Un’analisi più approfondita dei primi semestri del quinquennio 2019-2024 mostra che nel primo semestre del 2019, le denunce avevano raggiunto quota 1.149.414. Confrontando questo dato con quello del primo semestre del 2024, si evidenzia una diminuzione, con 1.121.866 denunce. Questo calo non è solo significativo rispetto all’inizio del periodo analizzato, ma si manifesta anche rispetto al primo semestre dell’anno precedente (2023), quando le denunce si erano attestate a 1.134.766. Questi dati semestrali suggeriscono una possibile nuova fase di contrazione della criminalità, almeno nella prima parte degli anni più recenti. – Criminalità, rapporto Antigone 2025
Si confermano come reati più frequenti in Italia, quelli della categoria “contro il patrimonio”, a seguire quelli “contro la persona” e infine quelli “in materia di stupefacenti“. Questi numeri dicono, come esplicita la stessa Antigone, che il nostro sistema penale e “di giustizia” favorisce l’incarcerazione per reati non violenti. Di nuovo, guardiamo alla serie dei neonati reati: riguardo il carcere in particolare ne ha parlato anche Nello Trocchia. Introdurre il reato di resistenza pacifica in carcere significa che – spiega il giornalista – quando le persone detenute non hanno garantiti i diritti fondamentali (mettiamo del cibo sano, buono, sufficiente) e decidono di mettere in atto una protesta per rivendicarli (ad esempio, la battitura) possono incorrere in reato. Quindi più anni di galera.

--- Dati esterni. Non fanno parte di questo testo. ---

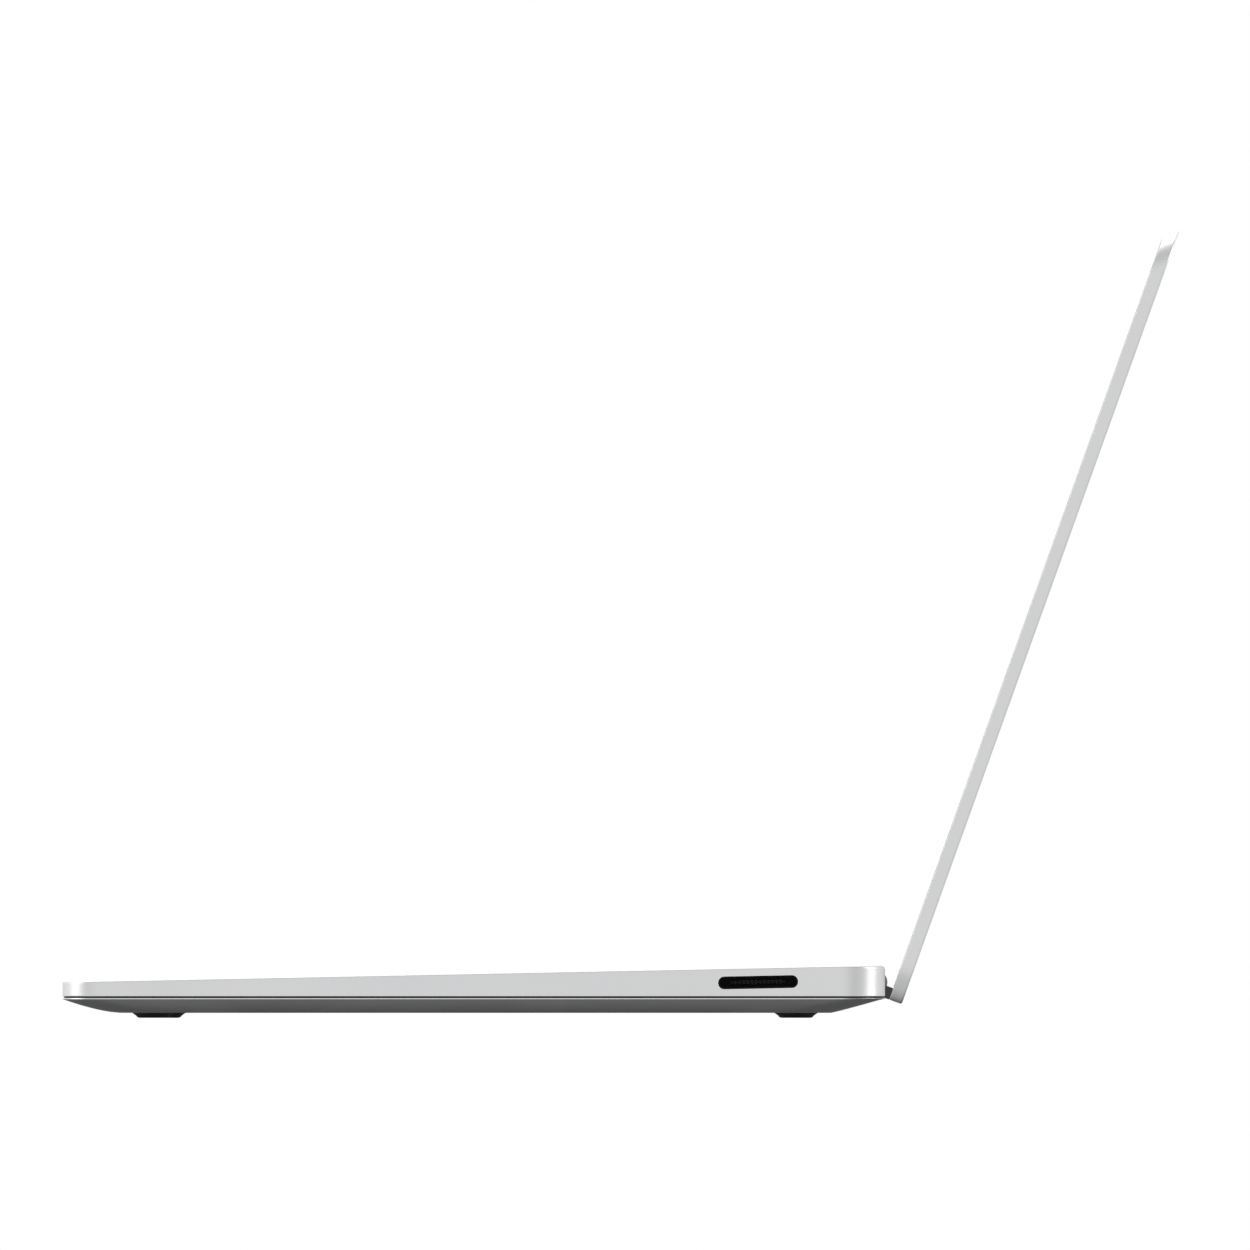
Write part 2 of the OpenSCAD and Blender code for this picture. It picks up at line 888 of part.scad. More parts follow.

Galera che come sappiamo è al collasso. I numeri della detenzione raccolti da Antigone sono drammaticamente importanti anche in questo senso.
Cosa mi dicono i numeri su una complessiva criminalità “stabile” e tendente a una decrescita, antecedenti l’aumento dei reati in nome della sicurezza?
Dicono che c’è un evidente paradosso teorico,certo strategico: aumentare le pene per legittimare la repressione delle marginalità e l’uso della forza fisica da parte dello stato in nome di un’emergenza criminalità che inizia a esistere proprio nel momento in cui il DDL 1660 è stato approvato.
Questi numeri dicono che i prossimi potrebbero salire: non a causa dell’aumento del crimine, piuttosto in conseguenza all’aumento della criminalizzazione.